From the Seneca Falls Declaration of 1848 to the radical discourse of Frederick Douglass, Wendell Phillips, Eugene V. Debs, and Martin Luther King, Jr., citizens have drawn on the rhetoric of the Declaration and what Debs called the “Spirit of ‘76” to defend the expansion of rights and the development of a more inclusive and egalitarian democracy. This rhetoric has inspired the labor movement, the women’s movement, and the civil rights movement. And, in a complicated way to be sure, it has even inspired the Black Lives Matter movement. Nikole Hannah-Jones, in her often-reviled essay inaugurating the 1619 Project, refers to the 1776 Declaration as the source of “both an ideal and a lie”; and yet she also insists that the struggle against racism has been inspired by this “American creed,” and that this struggle “has helped the country to live up to its founding ideals.”

Trump and his radical right-wing followers hate this American political tradition, and they hate those who seek to keep hope in this tradition alive, in words and deeds.

All summer long, Trump responded to the protests sparked by the murder of George Floyd by promoting a campaign of slander and vitriol against BLM and against the 1619 Project that was also an attack on “anarchists,” “socialists,” and “Democrats.” In September he announced the appointment of a “1776 Commission” designed to repudiate “radicalism” and “hatred of America” and to promote “patriotic education.” Assembling a group of distinguished-looking, well-coiffed and attired conservative academics and journalists at the White House, he declared, in a speech obviously scripted for him, that “Our mission is to defend the legacy of America’s founding, the virtue of America’s heroes, and the nobility of the American character. We must clear away the twisted web of lies in our schools and classrooms, and teach our children the magnificent truth about our country. We want our sons and daughters to know that they are the citizens of the most exceptional nation in the history of the world.”

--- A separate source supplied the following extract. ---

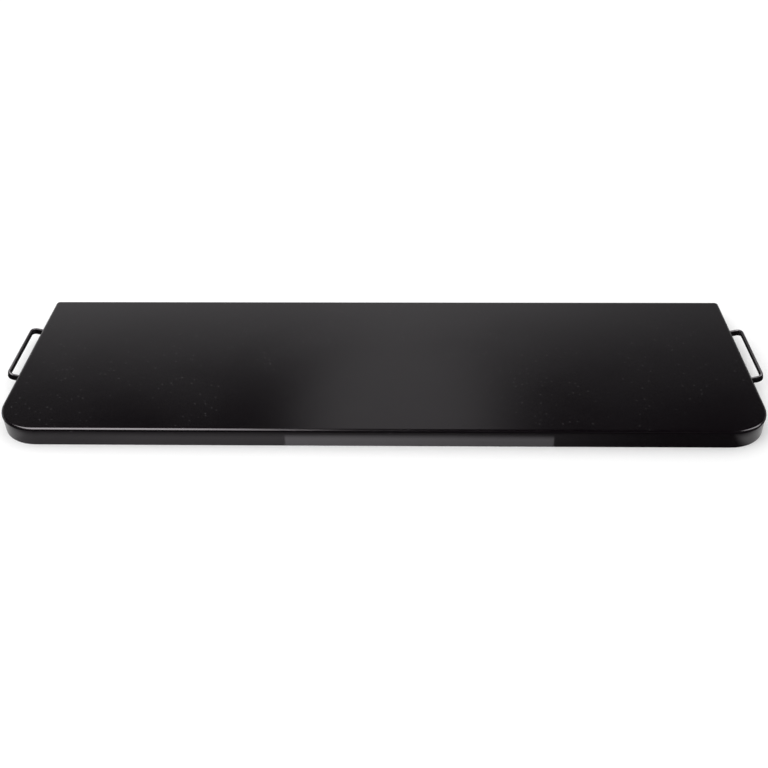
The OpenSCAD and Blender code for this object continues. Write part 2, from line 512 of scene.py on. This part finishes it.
@dataclass(frozen=True)
class ZincPlate:
    """Bright zinc on small steel parts, a little cloudy.

    Args:
        name: Name of the material.
        pale: Colour of the bright crystals, linear.
        dull: Colour of the cloudy ones.
        roughness: Roughness of the bright crystals and of the cloudy ones.
        cell_mm: Size of the clouds.
        grains: How many grains of relief fit in a cloud.
        cloud_layers: How many finer layers the clouds have, and how strong they are.
        grain_layers: The same for the grains.
        edge: The values of the clouds' noise between which bright turns to cloudy.
        relief_mm: Depth of the relief.
        strength: Strength of the bump.
    """

    name: str
    pale: Colour
    dull: Colour
    roughness: Pair
    cell_mm: float
    grains: float = 8.0
    cloud_layers: Pair = (4.0, 0.6)
    grain_layers: Pair = (2.0, 0.6)
    edge: Pair = (0.35, 0.65)
    relief_mm: float = 0.05
    strength: float = 0.4

    def material(self) -> Material:
        """Builds the material.

        Returns:
            The material.
        """
        made, graph, shader = new_material(self.name)
        place = graph.add("ShaderNodeTexCoord").outputs["Object"]
        cloud = graph.noise(place, 1.0 / (self.cell_mm * MM), *self.cloud_layers)
        fine = graph.noise(place, self.grains / (self.cell_mm * MM), *self.grain_layers)
        graph.feed(shader, {
            "Base Color": graph.mix(graph.ramp(cloud, *self.edge), self.pale, self.dull),
            "Metallic": 1.0,
            "Roughness": graph.ramp(cloud, *self.edge, *self.roughness),
            "Normal": graph.bump(fine, self.relief_mm, self.strength),
        })
        return made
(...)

How noble. How virtuous. How hypocritical and misleading.

There is a kind of American conservatism, personified by the likes of columnist George Will and perhaps some of those involved in the Lincoln Project, that is serious about the words of the Declaration, the meaning of the American Revolution, and the importance of “civic education.”

But this is not the discourse of Trump and his supporters.

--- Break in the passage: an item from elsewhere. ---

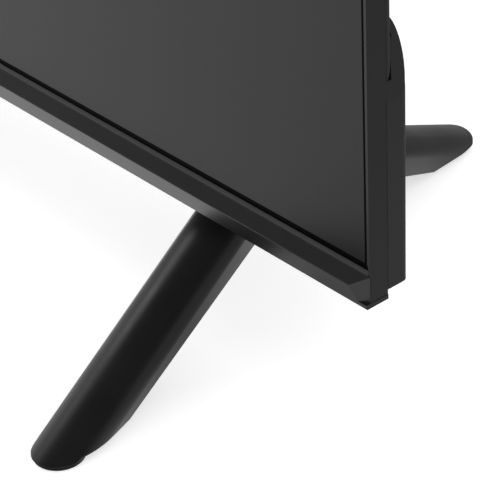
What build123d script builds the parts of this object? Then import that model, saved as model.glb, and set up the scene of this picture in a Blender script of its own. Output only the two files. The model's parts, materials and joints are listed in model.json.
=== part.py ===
from build123d import *

import math
import os

# A flat screen television on two A-shaped feet, 50 inch class.
# Frame: X to the right of a viewer, Y from the screen to the back, Z up, origin on the floor midway
# between the feet and midway between their toes. The screen looks along -Y. Depths are counted from
# the bezel's lower front edge.

# Driving dimensions
active_width = 1104.0
active_height = 621.0
stand_height = 59.2
foot_inset = 102.9
foot_depth = 47.6
foot_turn = 12.0
front_reach = 146.6
rear_reach = 139.5
rear_depth = 72.0
back_depth = 12.9

# Screen edges
side_border = 2.9
top_border = 2.9
bottom_border = 2.0
rail_wall = 1.1
chin_rise = 14.6

# Common allowances
clearance = 0.3
overrun = 5.0

# Derived frame of the set
body_width = active_width + 2 * (side_border + rail_wall)
half_width = body_width / 2
body_bottom = stand_height
chin_top = body_bottom + chin_rise
body_top = chin_top + bottom_border + active_height + top_border + rail_wall
foot_x = half_width - foot_inset
foot_y = (front_reach - rear_reach) / 2 * math.cos(math.radians(foot_turn))
front_y = foot_y - foot_depth


def depth(value):
    return front_y + value


def height(value):
    return body_bottom + value


def facing(y):
    """Plane across the set at y, looking to the back, with its own y upwards."""
    return Plane(origin=(0, y, 0), x_dir=(-1, 0, 0), z_dir=(0, 1, 0))


def block(x0, x1, y0, y1, z0, z1, mode=Mode.ADD):
    """A straight block between two corners, in the builder that calls it."""
    with Locations(((x0 + x1) / 2, (y0 + y1) / 2, (z0 + z1) / 2)):
        Box(x1 - x0, y1 - y0, z1 - z0, mode=mode)


def finish(builder, name):
    builder.part.label = name
    export_step(builder.part, f"parts/{name}.step")


os.makedirs("parts", exist_ok=True)

# Depth stack of the screen, front to back
lip_depth = 1.15
glass_depth = 2.9
glass_thickness = 1.4
gasket_thickness = 0.4
sheet_thickness = 0.4
guide_thickness = 4.0
reflector_thickness = 0.3
rail_back = 10.3
tray_thickness = 0.8
glass_back = glass_depth + glass_thickness
gasket_back = glass_back + gasket_thickness
prism_depth = gasket_back + clearance
diffuser_depth = prism_depth + sheet_thickness
guide_depth = diffuser_depth + sheet_thickness
reflector_depth = guide_depth + guide_thickness
stack_back = reflector_depth + reflector_thickness

# Screen glass: front sheet, liquid crystal and rear sheet as one bonded plate
chin_overlap = 6.6
glass_half = half_width - rail_wall - clearance
glass_bottom = chin_top - chin_overlap
glass_top = body_top - rail_wall - clearance

with BuildPart() as lcd_panel:
    block(-glass_half, glass_half, depth(glass_depth), depth(glass_back), glass_bottom, glass_top)
    fillet(lcd_panel.edges().filter_by(Axis.Y), clearance)
finish(lcd_panel, "lcd_panel")

# Foam gasket between the glass and the support frame
gasket_width = 4.0

with BuildPart() as panel_gasket:
    block(-glass_half, glass_half, depth(glass_back), depth(gasket_back), glass_bottom, glass_top)
    block(
        -glass_half + gasket_width,
        glass_half - gasket_width,
        depth(glass_back),
        depth(gasket_back),
        glass_bottom + gasket_width,
        glass_top - gasket_width,
        mode=Mode.SUBTRACT,
    )
finish(panel_gasket, "panel_gasket")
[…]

Their “spirit of ‘76” was on display last week at the Capitol, as angry, violent, conspiracy-addled “patriots” stormed the Congress seeking to upend an election and to deliver “popular justice” towards elected officials seeking to do their Constitutional duty. Theirs is the “patriotism” of “Second Amendment solutions,” the storming of democratically-elected legislatures, and the intimidation of democratically-elected public officials. For them “inalienable rights” means the right to bear arms in public, refuse masks, and threaten others, and “consent of the governed” applies only to them and their supporters.

These people are angry. They are armed.  They are determined to “refresh the tree of liberty” with “the blood of tyrants,” with their own “patriotic” blood, and with the blood of everyone who stands in their way. And they have only just begun.

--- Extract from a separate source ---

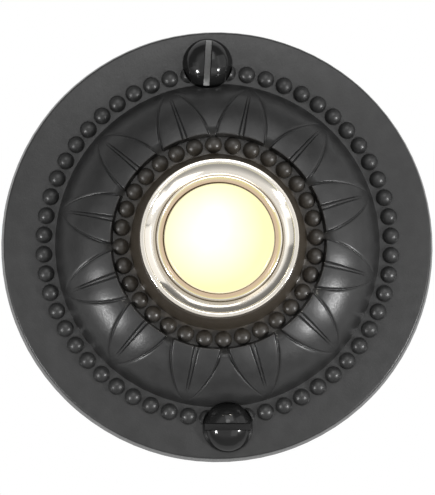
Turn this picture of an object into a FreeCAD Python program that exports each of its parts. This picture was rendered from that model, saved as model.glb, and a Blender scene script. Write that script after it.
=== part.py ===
import FreeCAD, Part
import math
import os

# A round bell push: a cast rosette with leaves and two rings of beads, held by two round-head
# screws, with a turned bezel and a lit, sprung button in its middle.
# Each piece is modelled looking at the front: x to the right, y up and z out of the wall.
# The wall is z = 0. At the end each piece is turned so that up is +Z and the front faces -Y.

V = FreeCAD.Vector

# How far a cut or a blank runs past the surface that bounds it
overrun = 1.0

# Plate of the rosette
plate_diameter = 57.15
plate_thickness = 2.4
plate_edge_draft = 0.35
plate_edge_round = 0.3
flange_width = 7.175

# Dome of the rosette: a rounded ring that rises from the plate and drops to the bead channel.
# The level insets say how far inside the channel's edge each dome arc would lie level.
dome_foot_slope = 70.0
dome_wall = 1.7
ground_level_inset = 0.52
channel_width = 2.35
channel_drop = 0.685
channel_floor = 1.8
channel_roll_width = 0.8
channel_roll_bulge = 0.62

# Twelve pointed leaves on the dome, with a groove for the vein of each
leaf_count = 12
leaf_level_inset = 2.06
leaf_end_setback = 0.27
leaf_gap = 1.38
leaf_side_radius = 9.5
leaf_end_draft = 10.0
leaf_side_draft = 6.0
leaf_tip_gap = 0.1
leaf_root = 0.3
leaf_lead = 0.5
vein_end_width = 0.56
vein_tip_width = 0.24
vein_depth = 0.24
vein_tip_gap = 1.1

# Beads
bead_diameter = 2.25
bead_pitch = 2.55
inner_bead_turn = -0.25
bead_dome_gap = 0.41
bead_channel_bite = 0.125

# Hub under the bezel
hub_rise = 4.6
hub_rim = 0.15
hub_flare = 1.0

# Mounting screws, number 6 round head
screw_edge_distance = 4.5
screw_head_diameter = 6.6
screw_head_height = 2.6
screw_head_land = 0.3
screw_slot_width = 0.95
screw_slot_depth = 1.7
screw_neck_diameter = 2.9
screw_thread_diameter = 3.5
screw_thread_length = 18.0
screw_point_length = 4.5
screw_hole_clearance = 0.15
screw_pocket_clearance = 0.1
top_slot_angle = 83.6
bottom_slot_angle = -3.2

# Bezel and its barrel
barrel_diameter = 17.2
barrel_wall = 1.0
barrel_hub_clearance = 0.1
barrel_lip = 0.87
bezel_flange = 1.7
bezel_height = 1.85
bezel_rim_width = 0.6
bezel_cove_drop = 0.85
bezel_cove_sag = 0.1
bezel_lip_width = 0.95
bezel_lip_round = 0.2
bezel_lip_bevel = 0.75
bezel_lip_bulge = 0.07
shoulder_depth = 1.6

# Washer and nut behind the hub
washer_width = 2.6
washer_thickness = 0.8
nut_width = 1.4
nut_thickness = 3.0
nut_chamfer = 0.5
nut_clearance = 0.05

# Push button: a pearl lens on a carrier that slides in the barrel
button_travel = 1.5
lens_clearance = 0.1
lens_step = 0.4
lens_side = 1.4
lens_crown = 1.2
lens_wall = 1.1
shoulder_gap = 0.05
carrier_clearance = 0.1
carrier_flange = 2.0
carrier_flare_depth = 1.0
carrier_skirt_length = 6.2
carrier_skirt_wall = 0.8
carrier_spigot_height = 0.8
carrier_spigot_clearance = 0.05
stem_diameter = 7.2
stem_bore_diameter = 4.8
stem_gap = 0.05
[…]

These fanatics are heirs to a very real political tradition that combines a kind of grass-roots “Jeffersonianism” with racism and the authoritarian and militaristic appeal to “blood and soil.” And the notion that “this is not who we are” severely underestimates their “native” roots, which go back to the nation’s origins in “resistance to tyranny.”

They do not represent “the mainstream” of U.S. politics—yet. 

What will happen in the months, weeks, and especially days to come remains to be seen.